In an international career from 1971-72 to 1980-81, the diminutive Guyanese left-hander scored 4399 runs at 44.43 in 66 Tests, besides 826 runs at 34.41 in 31 ODIs. He also enjoyed a distinguished domestic career, with most of his first-class and List A matches coming for Guyana at home and Warwickshire on the county circuit.
The 1984 season was Kallicharran’s 14th in succession for Warwickshire (he would go on to represent the county until 1990). Although he was out of favour for the West Indies, he kept performing well in domestic cricket. He also played for Transvaal in South Africa from 1981-82 to 1983-84. A particularly impressive county season in 1982 earned him the honour of being named as one of the five Wisden Cricketers of the Year.

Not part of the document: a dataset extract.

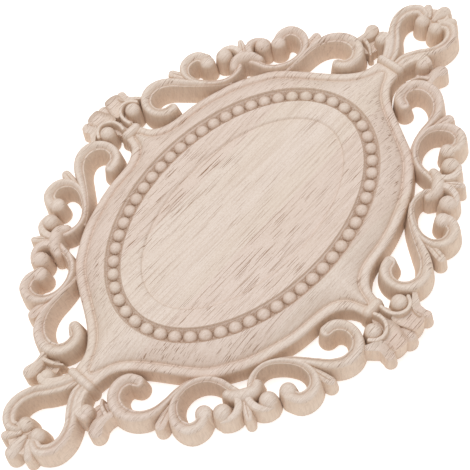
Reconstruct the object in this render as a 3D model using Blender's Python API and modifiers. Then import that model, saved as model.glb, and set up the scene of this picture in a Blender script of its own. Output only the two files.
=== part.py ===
"""A pierced wood applique: an oval cartouche with a bead ring inside a border of carved scrolls.

The ornament is the same in its four quarters. One quarter is modelled, with the whole plate, and is
mirrored across both axes. The long axis is X, the short axis is Y, the flat back lies at Z = 0.
"""

import math

import bmesh
import bpy
from mathutils import Vector

MM = 0.001

# Plate heights above the back, in mm
FIELD_TOP_HEIGHT = 13.9
PANEL_RIM_HEIGHT = 13.6
RIM_HEIGHT = 10.0
RIM_FALL = 7.0
GROOVE_DEPTH = 0.8
CHANNEL_HEIGHT = 11.0
PANEL_HEIGHT = 12.4

# Ovals of the plate: half length and half width, in mm
CHANNEL_OUTER = (73.9, 50.4)
CHANNEL_INNER = (66.9, 42.7)
PANEL_EDGE = (57.4, 33.4)
BEAD_COUNT = 56
BEAD_RADIUS = 2.75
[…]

In the 1984 NatWest Trophy (the limited-overs knockout competition), Warwickshire were drawn against minor county Oxfordshire at Edgbaston in the first round on July 4. They were captained by Bob Willis, who was in the final lap of his illustrious career and would announce his retirement from all cricket a few days later. Also in the Warwickshire XI were Dennis Amiss, Chris Old, Gladstone Small and Norman Gifford.
David Smith and Robin Dyer opened for Warwickshire after Willis called correctly. Smith was joined by Kallicharran at 1-33, and the pair added 197 for the second wicket before the former was out for 101. The hapless Oxfordshire bowlers bore the brunt of Kallicharran’s blade for the best part of the innings, as he put on a further 58 for the third wicket with Amiss and 78 for the fifth wicket with David’s brother Paul Smith (41*).

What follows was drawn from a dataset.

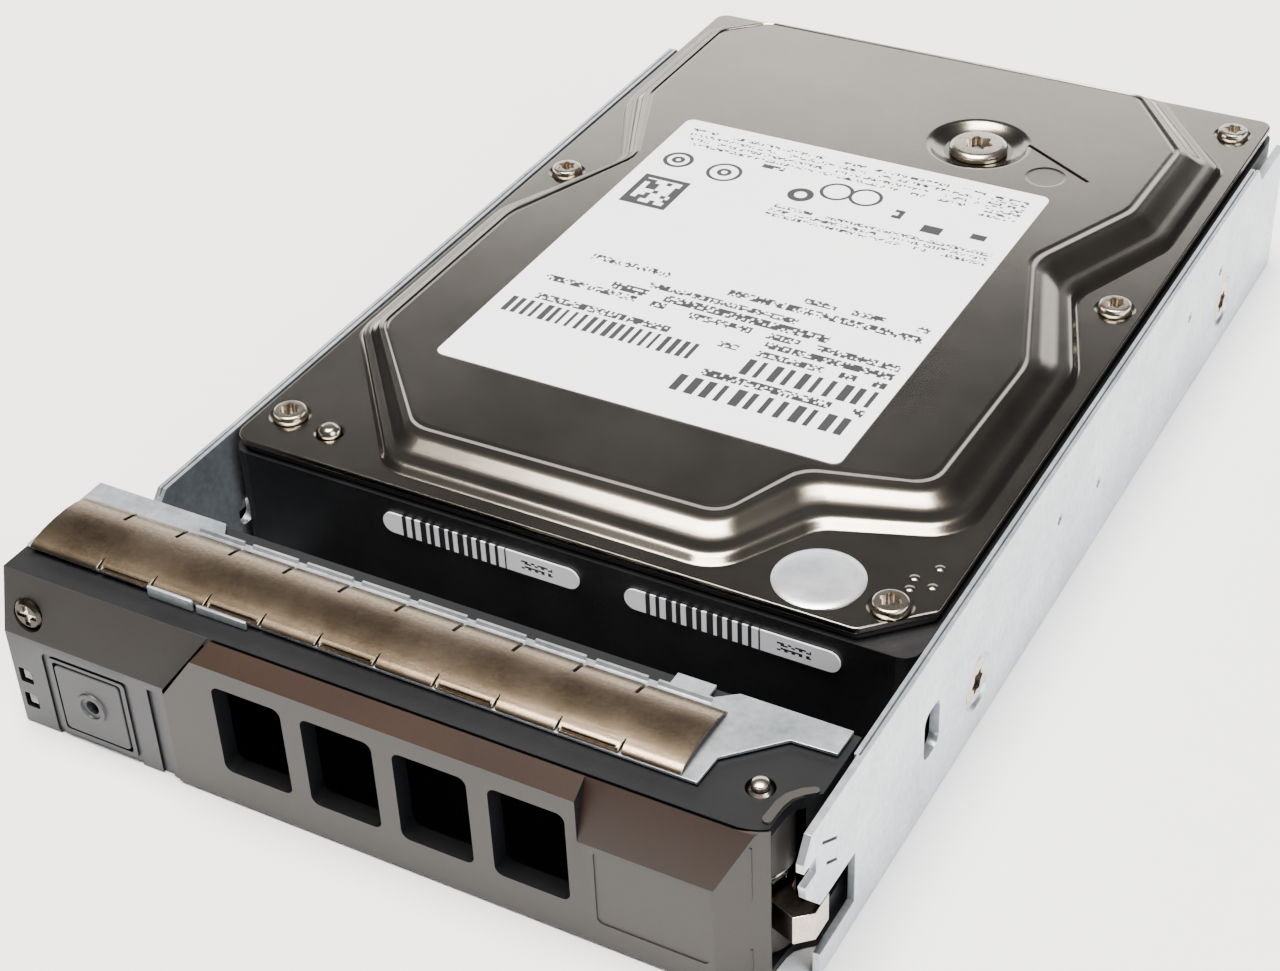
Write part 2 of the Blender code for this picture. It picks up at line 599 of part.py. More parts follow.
def release_button():
    x0, x1, z0, z1 = BUTTON
    button = piece(
        "release_button",
        block(x0 + GAP, x1 - GAP, BLOCK_FRONT + 0.3, -28.4, z0 + GAP, z1 - GAP),
        "dark_plastic",
        "release_button",
    )
    add(button, block(x0 - 1.5, x1 + 1.5, -29.4, -28.4, z0 + GAP, z1 + 1.5))
    centre = ((x0 + x1) / 2, (z0 + z1) / 2)
    coil("button_spring", centre, 2.2, 0.5, -28, -17.8, 6, "y", "steel")


def light_pipes():
    for name, z in zip(("light_pipe_upper", "light_pipe_lower"), LIGHTS_Z):
        left, right = LIGHTS_X - 0.7, LIGHTS_X + 0.7
        plan = [(left, -37.4), (right, -37.4), (right, -13.4), (-3.6, -6), (-3.6, 140), (-5, 140), (-5, -5.4)]
        piece(name, prism(plan + [(left, -12.8)], z - 0.8, z + 0.8), "clear_plastic")
    upper, lower = LIGHTS_Z
    holder = piece("light_pipe_holder", block(-3, -2.4, -4, 140, lower - 2, upper + 1.9), "black_plastic")
    for y in (4, 48, 92, 134):
        for low, high in ((upper + 1.1, upper + 1.7), (lower + 1.1, upper - 1.1), (lower - 1.7, lower - 1.1)):
            add(holder, block(-5.2, -2.6, y, y + 5, low, high))


def front_shield():
    outline = [
        (TRAY_LEFT + 0.4, -30.9), (88.7, -31.4), (88.9, -26.7), (95, -20.5), (100.8, -20.2), (100.9, -15.9),
        (86.3, -15.9), (83.5, -18.4), (13, -18.4), (11.5, -15.9), (TRAY_LEFT + 0.4, -15.9),
    ]  # fmt: skip
    piece("front_shield", prism(outline, BODY_TOP + GAP, -0.3), "zinc")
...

Kallicharran was fifth out at 371 for an astounding 206. Unfortunately, the number of balls faced and boundaries hit by him are not known. This was only the third instance of a batsman scoring a double century in List A cricket, after Graeme Pollock’s 222* for Eastern Province against Border at East London in 1974-75 (a record until 2002) and Alan Barrow’s 202* for Natal against an African XI at Durban in 1975-76.
The previous highest List A score in England was Graham Gooch’s 198* for Essex against Sussex at Hove in 1982. The previous highest for Warwickshire was Kallicharran’s own 141* against Somerset in 1982. His 206 remains the highest List A score for the Bears, with Nick Knight and Sam Hain having been the only others to have crossed 150. It was also the only List A double hundred by a West Indian batsman until 2014-15.

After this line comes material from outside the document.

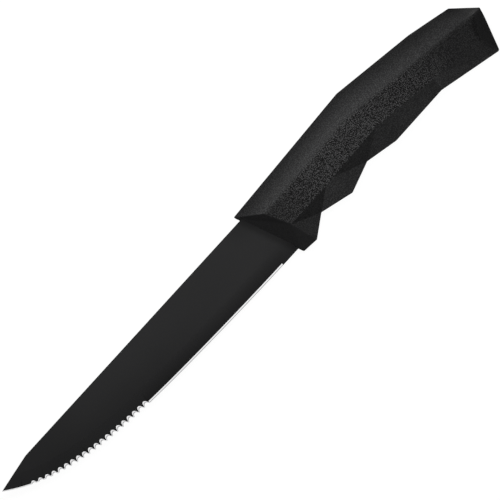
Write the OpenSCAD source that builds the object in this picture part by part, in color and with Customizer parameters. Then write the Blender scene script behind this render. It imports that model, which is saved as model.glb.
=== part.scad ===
// Steak knife, lying on one side of its handle.
// A coated blade, scalloped along its front half, runs back into the handle as
// a flat tang. The handle is moulded in two shots: a core is cast round the
// tang and through its holes, then a faceted grip is cast round the core.
// All lengths are millimetres.

/* [Blade] */
// Length of the blade along its spine, from the tip to the handle
blade_l = 120; // [105:1:135]
// Height of the blade where it enters the handle
blade_h = 20.75; // [18:0.25:21.5]
// Thickness of the blade steel
blade_t = 1.5; // [1.2:0.1:2]
// Length of the straight clip that takes the spine down to the tip
clip_l = 14.4; // [10:0.2:20]
// Drop of the tip below the spine
clip_drop = 2.35; // [1.6:0.05:5]
// Height of the taper ground on both flanks, up from the edge
taper_h = 5.5; // [4:0.5:8]
// Thickness that the taper leaves at the edge
edge_t = 0.5; // [0.4:0.05:0.7]
// Height of the sharpened bevel on the plain part of the edge
bevel_h = 0.7; // [0.5:0.1:1]
// Height of that bevel along the scallops, where it is finer
tooth_bevel_h = 0.4; // [0.2:0.1:0.5]
// Length of edge left unsharpened in front of the handle
ricasso_l = 0.25; // [0.25:0.25:5]

/* [Scallops] */
// Number of scallops along the front of the edge
scallops = 20; // [14:1:20]
// Pitch of the scallops along the line that they are indexed on
scallop_pitch = 2.41; // [2.36:0.01:2.44]
// Tilt of that line below the spine, going back towards the handle
index_tilt = 6.5; // [0:0.5:12]
// Radius of the wheel's profile that grinds a scallop
scallop_r = 1; // [0.9:0.02:1.08]
// Depth of a scallop on the far side of the blade
scallop_depth = 1.05; // [0.8:0.05:1.3]
// Number of scallops over which the depth grows, from the tip on
run_in = 6; // [1:1:10]
// Depth that the first scallop lacks
run_in_depth = 0.65; // [0:0.05:0.7]
// Distance along the spine from the tip to the first scallop
scallop_start = 8.4; // [5:0.1:12]
// Tilt of the cut, so that only the near side is hollow ground
scallop_tilt = 47; // [40:1:55]
// Lean of the cut along the edge, towards the handle on the far side
scallop_lean = 12; // [0:1:15]

/* [Tang] */
// Length of the tang, from the front of the handle
tang_l = 76; // [60:1:84]
// Height of the tang behind the heel of the blade
tang_h = 10.5; // [8:0.5:12]
// Bevel across the two corners of the tang's end
tang_bevel = 2.5; // [1:0.5:3.5]
// Depth of the heel, where the blade keeps its full height inside the handle
heel_l = 12; // [10:0.5:14]
// Radius of the holes that the core is cast through
tang_hole_r = 2.4; // [1.8:0.1:3]
// Number of those holes
tang_holes = 3; // [2:1:3]

/* [Handle] */
// Length of the handle along the line of the spine
handle_l = 108; // [98:0.5:118]
// Depth of the handle at its front, from the ridge to the lowest corner
handle_d = 24.5; // [24:0.5:28]
// Width of the handle across its two flat cheeks
handle_w = 16; // [14:0.5:20]
// Height of the crown on the back, over the chord from the ridge to the brow
crown_h = 1.2; // [0:0.1:1.6]
// Wall of the grip outside the core
grip_wall = 3; // [2.5:0.1:3.5]
// Distance of the core from the front of the handle
core_front = 15; // [14:0.5:18]
// Distance of the core from the end of the butt
core_butt = 13; // [11:0.5:18]

/* [Hidden] */

// Room that a cutter runs past the face that it cuts
overrun = 1;
// Level of the sharp edge, near the far flank
edge_low_share = 0.4;
edge_low = -edge_low_share * edge_t;

// The cutting edge rises from the heel by two powers of the way to the tip:
// a slow curve along the whole edge and a fast one near the tip.
slow_power = 1.65;
fast_power = 6.3;
slow_share = 0.25;
edge_rise = blade_h - clip_drop;
edge_steps = 40;

// Corners of the handle, seen from the side: shares of handle_l along the
// spine and of handle_d above or below it. The ridge is the back of the
// handle, the brow and the cheek line bound its flat cheek, and the belly is
// the lower outline, whose third value is a share of half the handle's width.
ridge_shares = [[0, 0.097], [0.501, 0.2], [0.785, 0.012], [0.93, -0.143], [1, -0.462]];
brow_shares = [[0.072, -0.176], [0.455, -0.124], [0.717, -0.289], [0.894, -0.389], [0.96, -0.445]];
cheek_shares = [
    [0.106, -0.551], [0.262, -0.551], [0.298, -0.539], [0.502, -0.508],
    [0.611, -0.573], [0.732, -0.645], [0.755, -0.661], [0.917, -0.776]
];
belly_shares = [
    [0.071, -0.929, 0], [0.125, -0.948, 0.69], [0.197, -0.745, 0.3], [0.306, -0.876, 0.62],
    [0.409, -0.737, 0.3], [0.516, -0.839, 0.56], [0.728, -0.83, 0.5], [0.94, -1.051, 0.2]
];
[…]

Warwickshire’s final total read a mammoth 6-392 (still their highest) from 60 overs, with two Oxfordshire bowlers suffering the ignominy of conceding over 100 runs. This created a new record for the highest List A total, going past the previous mark of 5-378 set by Transvaal against Griqualand West at Kimberley in 1977-78, and remained the record until 1990, when Worcestershire scored 3-404 against Devon at Worcester.
Willis struck with the score at zero, before Mike Nurton (45) and Geoffrey Ford (62) shared a second-wicket stand of 102. Kallicharran was far from done though. He bowled off spin occasionally during his career, which brought him 84 first-class wickets and 42 List A wickets. As if being at the receiving end of his batting was not enough, Oxfordshire soon fell prey to his most productive bowling performance as well.
Kallicharran jolted the Oxfordshire middle and lower order, returning figures of 6-32 from 12 overs. Oxfordshire managed to bat out their overs but could only manage 8-165. In the second round, Warwickshire won by 103 runs against Shropshire, before riding on Kallicharran’s 101 to beat Surrey by 110 runs in the quarter-final. A six-wicket defeat to Kent in the semi-final ended their campaign, even as Kallicharran (86) shone again.
Of the 29 batsmen who have scored a List A double hundred, Kallicharran is the only one to have taken three wickets in the same match, making his 206 and 6-32 the most incredible all-round performance in List A history from a statistical viewpoint. The only other instance of a century and six wickets in a List A match came in 2005, when England’s Paul Collingwood scored 112* and took 6-31 against Bangladesh in an ODI.